Russian opposition activist Alexei Navalny was detained by police on Sunday evening as he landed in Russia, having returned from Germany where he had recovered from an assassination attempt blamed on the Kremlin.

Mr Navalny, president Vladimir Putin’s best known and most outspoken critic, was detained upon arrival in Moscow, after his flight from Berlin was diverted from Vnukovo airport where hundreds of his supporters had gathered and clashed with riot police.

The 44 year old anti-corruption activist and political organiser was airlifted to Berlin in August after being poisoned with the Soviet-developed nerve agent novichok while on a campaign trip.
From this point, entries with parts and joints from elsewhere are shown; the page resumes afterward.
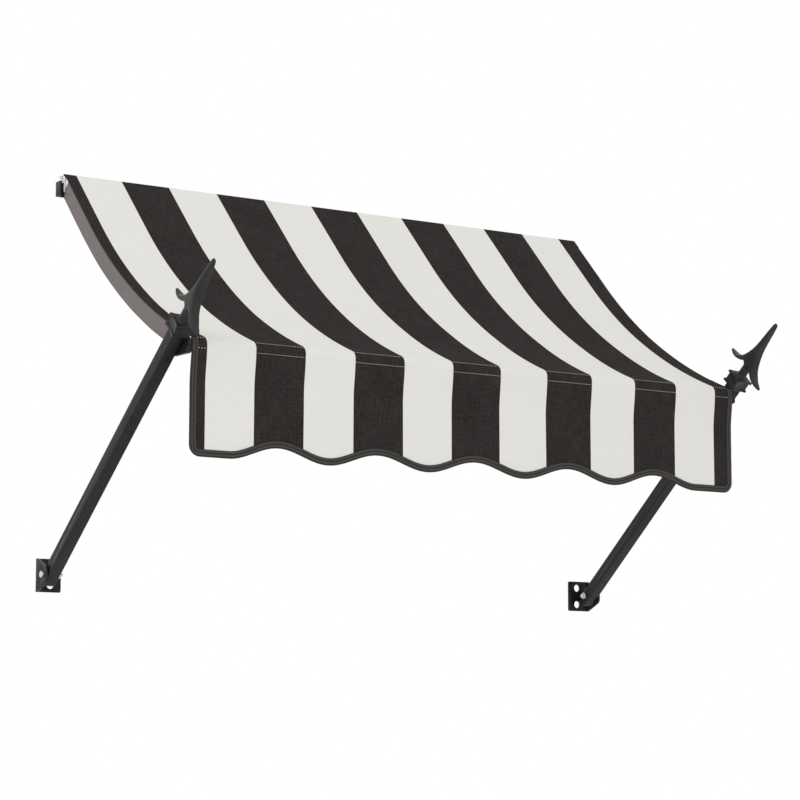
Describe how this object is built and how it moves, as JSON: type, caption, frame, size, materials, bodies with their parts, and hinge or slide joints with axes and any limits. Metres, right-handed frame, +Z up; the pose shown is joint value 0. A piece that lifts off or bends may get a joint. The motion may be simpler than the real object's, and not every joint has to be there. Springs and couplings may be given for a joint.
{
  "type": "fabric awning",
  "caption": "Striped fabric awning with a hollow slope and a wavy valance, held out from a wall by square arms with pointed finials.",
  "frame": {"origin": "the middle of the head rail's back, on the wall plane", "axes": "+X along the wall, +Y into the wall, +Z up; the awning stands out toward -Y"},
  "size_m": [1.0878, 0.5317, 0.6647],
  "materials": {
    "canopy_cloth": "matt woven acrylic, broad dark and pale stripes",
    "braid": "matt black braid",
    "sleeve_cloth": "matt woven acrylic",
    "hem_cord": "matt cord",
    "head_rail": "satin anodised",
    "frame_tube": "satin",
    "black_coat": "satin black powder coat",
    "zinc": "zinc plated"
  },
  "bodies": {
    "frame": {"head_rail": "head_rail", "keder_cord": "hem_cord", "canopy": "canopy_cloth", "valance_binding": "braid", "bar_pocket": "sleeve_cloth", "front_bar": "frame_tube", "left_rafter": "frame_tube", "left_top_bracket": "black_coat", "left_end_bracket": "black_coat", "left_upper_bolt": "zinc", "left_upper_nut": "zinc", "right_rafter": "frame_tube", "right_top_bracket": "black_coat", "right_end_bracket": "black_coat", "right_upper_bolt": "zinc", "right_upper_nut": "zinc"},
    "left_arm": {"left_arm": "black_coat", "left_collar": "black_coat", "left_finial": "black_coat"},
    "left_foot": {"left_lower_bracket": "black_coat", "left_pivot_bolt": "zinc", "left_pivot_nut": "zinc"},
    "right_arm": {"right_arm": "black_coat", "right_collar": "black_coat", "right_finial": "black_coat"},
    "right_foot": {"right_lower_bracket": "black_coat", "right_pivot_bolt": "zinc", "right_pivot_nut": "zinc"}
  },
  "joints": [
    {"name": "left_arm_swing", "type": "hinge", "parent": "frame", "child": "left_arm", "pos_m": [-0.526, -0.40108, -0.32112], "axis": [1, 0, 0], "range_deg": [-110, 0]},
    {"name": "left_foot_turn", "type": "hinge", "parent": "left_arm", "child": "left_foot", "pos_m": [-0.526, -0.026, -0.6325], "axis": [1, 0, 0], "range_deg": [-110, 65]},
    {"name": "right_arm_swing", "type": "hinge", "parent": "frame", "child": "right_arm", "pos_m": [0.526, -0.40108, -0.32112], "axis": [1, 0, 0], "range_deg": [-110, 0]},
    {"name": "right_foot_turn", "type": "hinge", "parent": "right_arm", "child": "right_foot", "pos_m": [0.526, -0.026, -0.6325], "axis": [1, 0, 0], "range_deg": [-110, 65]}
  ]
}
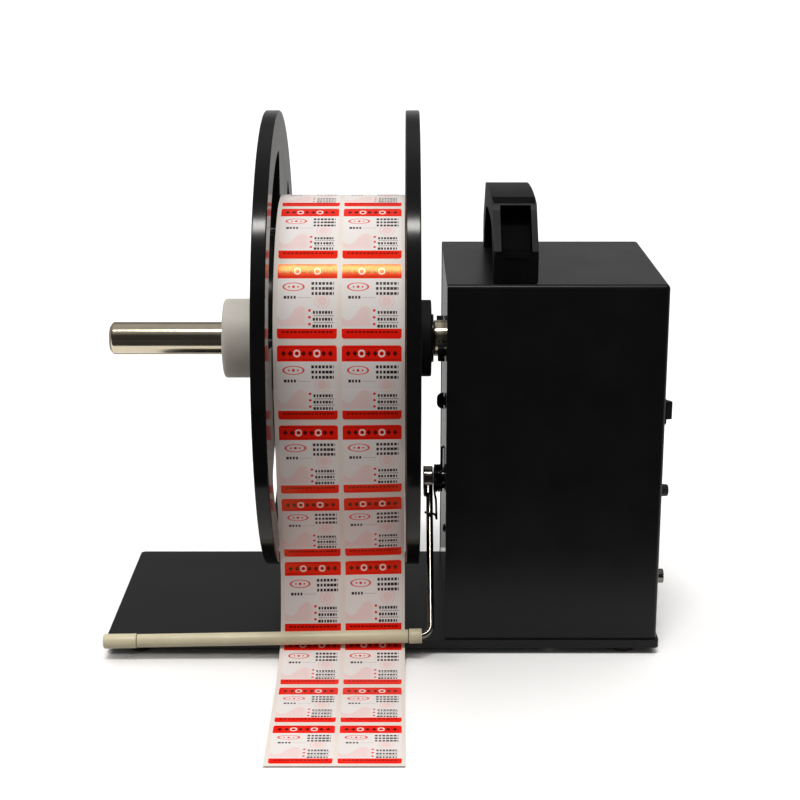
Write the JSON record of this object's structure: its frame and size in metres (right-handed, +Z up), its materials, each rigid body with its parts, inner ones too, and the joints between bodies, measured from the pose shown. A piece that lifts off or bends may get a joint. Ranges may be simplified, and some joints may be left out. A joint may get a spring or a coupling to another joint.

He and many western governments blamed the attempted assassination on the Kremlin, which has denied involvement and instead made various claims including that he was poisoned after leaving Russia, or by the CIA.
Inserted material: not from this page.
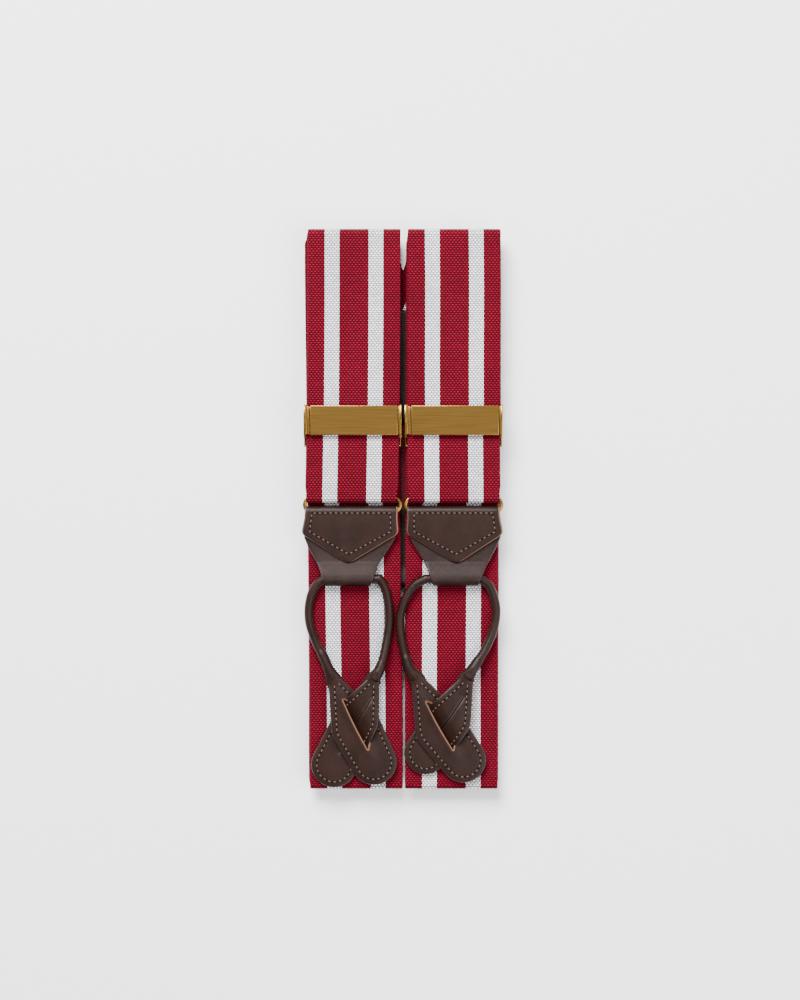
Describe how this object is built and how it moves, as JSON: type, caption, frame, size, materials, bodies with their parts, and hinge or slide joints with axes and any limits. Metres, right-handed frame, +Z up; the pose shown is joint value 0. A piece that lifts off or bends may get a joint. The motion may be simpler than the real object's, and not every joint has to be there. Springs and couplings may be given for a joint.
{
  "type": "suspenders",
  "caption": "Folded pair of striped woven suspenders with brass lever adjusters, leather ends on wire rings, rolled leather cords and crossed button tabs.",
  "frame": {"origin": "on the table, under the middle of the folded pack", "axes": "+Z up from the table, +Y along the straps from the bottom fold to the top fold, +X to the right as seen from above with the leather ends towards the viewer"},
  "size_m": [0.0856, 0.239, 0.0157],
  "materials": {
    "webbing": "woven barathea rayon with two white stripes",
    "elastic": "woven elastic",
    "leather": "dark brown smooth calf, satin",
    "gilt_brass": "brushed gilt"
  },
  "bodies": {
    "straps": {"strap_left": "webbing", "strap_right": "webbing", "patch_face": "leather", "patch_lining": "leather", "back_elastic": "elastic"},
    "adjuster_left": {"adjuster_frame_left": "gilt_brass", "adjuster_pin_left": "gilt_brass", "adjuster_loop_left": "gilt_brass", "strap_run_left": "webbing"},
    "lever_left": {"adjuster_lever_left": "gilt_brass"},
    "ring_left": {"end_ring_left": "gilt_brass"},
    "end_left": {"end_flap_left": "leather", "end_back_left": "leather"},
    "button_loop_left": {"cord_left": "leather", "front_tab_face_left": "leather", "front_tab_lining_left": "leather", "rear_tab_face_left": "leather", "rear_tab_lining_left": "leather"},
    "adjuster_right": {"adjuster_frame_right": "gilt_brass", "adjuster_pin_right": "gilt_brass", "adjuster_loop_right": "gilt_brass", "strap_run_right": "webbing"},
    "lever_right": {"adjuster_lever_right": "gilt_brass"},
    "ring_right": {"end_ring_right": "gilt_brass"},
    "end_right": {"end_flap_right": "leather", "end_back_right": "leather"},
    "button_loop_right": {"cord_right": "leather", "front_tab_face_right": "leather", "front_tab_lining_right": "leather", "rear_tab_face_right": "leather", "rear_tab_lining_right": "leather"},
    "back_end": {"back_end_face": "leather", "back_end_lining": "leather"},
    "back_button_loop": {"back_cord": "leather", "back_tab_left_face": "leather", "back_tab_left_lining": "leather", "back_tab_right_face": "leather", "back_tab_right_lining": "leather"}
  },
  "joints": [
    {"name": "adjuster_slide_left", "type": "slide", "parent": "straps", "child": "adjuster_left", "axis": [0, 1, 0], "range_m": [0, 0.055]},
    {"name": "lever_hinge_left", "type": "hinge", "parent": "adjuster_left", "child": "lever_left", "pos_m": [-0.0215, 0.0429, 0.01455], "axis": [-1, 0, 0], "range_deg": [0, 100]},
    {"name": "ring_travel_left", "type": "slide", "parent": "adjuster_left", "child": "ring_left", "axis": [0, 1, 0], "range_m": [-0.0275, 0], "deforming": ["strap_run_left"]},
    {"name": "end_pivot_left", "type": "hinge", "parent": "ring_left", "child": "end_left", "pos_m": [-0.0215, -0.0011, 0.01095], "axis": [-1, 0, 0], "range_deg": [0, 90]},
    {"name": "loop_pivot_left", "type": "hinge", "parent": "end_left", "child": "button_loop_left", "pos_m": [-0.0215, -0.0297, 0.01148], "axis": [-1, 0, 0], "range_deg": [0, 80]},
    {"name": "adjuster_slide_right", "type": "slide", "parent": "straps", "child": "adjuster_right", "axis": [0, 1, 0], "range_m": [0, 0.055]},
    {"name": "lever_hinge_right", "type": "hinge", "parent": "adjuster_right", "child": "lever_right", "pos_m": [0.0215, 0.0429, 0.01455], "axis": [-1, 0, 0], "range_deg": [0, 100]},
    {"name": "ring_travel_right", "type": "slide", "parent": "adjuster_right", "child": "ring_right", "axis": [0, 1, 0], "range_m": [-0.0275, 0], "deforming": ["strap_run_right"]},
    {"name": "end_pivot_right", "type": "hinge", "parent": "ring_right", "child": "end_right", "pos_m": [0.0215, -0.0011, 0.01095], "axis": [-1, 0, 0], "range_deg": [0, 90]},
    {"name": "loop_pivot_right", "type": "hinge", "parent": "end_right", "child": "button_loop_right", "pos_m": [0.0215, -0.0297, 0.01148], "axis": [-1, 0, 0], "range_deg": [0, 80]},
    {"name": "back_stretch", "type": "slide", "parent": "straps", "child": "back_end", "axis": [0, -1, 0], "range_m": [0, 0.02], "stiffness_N_per_m": 120, "deforming": ["back_elastic"]},
    {"name": "back_loop_pivot", "type": "hinge", "parent": "back_end", "child": "back_button_loop", "pos_m": [0, -0.031, 0.00258], "axis": [1, 0, 0], "range_deg": [0, 90]}
  ],
  "couplings": [
    {"joint": "ring_travel_left", "follows": "adjuster_slide_left", "ratio": -0.5},
    {"joint": "ring_travel_right", "follows": "adjuster_slide_right", "ratio": -0.5}
  ]
}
Mr Navalny’s street protests, exposés of government corruption and political campaigns that have helped unseat Mr Putin’s allies have proven a major irritant to the Kremlin in recent years.

His attempted assassination and Sunday’s arrest come as he and his team prepare for September’s parliamentary election, with support for Mr Putin’s ruling party at record lows.

Announcing his intention to return earlier this week, he said he was not daunted by threats from Russian authorities to arrest him and lock him up, claiming that they were attempting to force him into voluntary exile.

His return marked a direct challenge to Mr Putin’s government, given that his jailing could spark large-scale protests at home and increased condemnation abroad.

“I am not afraid. I know that I am right. I know that criminal cases against me have been fabricated,” Mr Navalny told reporters after his plane landed, in remarks broadcast by TV channel Dozhd.

Minutes later, footage showed him being detained while passing through passport control at Moscow’s Sheremetyevo airport, pausing to kiss his wife goodbye before he was led away by police.

“[He] was taken away by police officers at the border,” said Kira Yarmush, his spokeswoman. “What happens to Alexey, what his status is and where he was taken to is unknown.”

Mr Navalny was detained at the capital’s main airport, after his flight was redirected minutes before landing at its scheduled arrival airport on the other side of the city, where his supporters had gathered.

“Navalny’s reception by the authorities at the airport is the best evidence of how afraid they are of him. They themselves are inflating the importance of Navalny,” Andrei Kolesnikov, chair of the Russian Domestic Politics Program at Carnegie Moscow, wrote on Twitter.

While his plane was the air, police arrested 37 people, including two of Mr Navalny’s closest associates, who were waiting at Vnukovo. Riot officers forced a large crowd of waiting supporters and journalists out of the airport building, where dozens of police vans had congregated during the day.

“Of course, this is quite in the style of Putin — another special operation,” said Tatiana Stanovaya, founder of R. Politik, a Russian political consultancy.

Moscow’s prison authorities have accused Mr Navanly of breaking the terms of a suspended sentence imposed for a 2014 fraud conviction. If found guilty he could be sentenced to three and a half years in jail.

The European Court of Human Rights has ruled that conviction was politically motivated. Russian investigators last month said they had opened a new fraud case against Mr Navalny that carries a maximum 10 years sentence.

His poisoning with a banned chemical weapon provoked condemnation from European capitals, sanctions against six Russian officials and has further soured relations between Berlin and Moscow.

Last month, Mr Navalny published an investigation he said confirmed he was poisoned by the FSB, Russia’s main security service, and then published a recording of what he said was one of the alleged hitmen confessing to the novichok attack.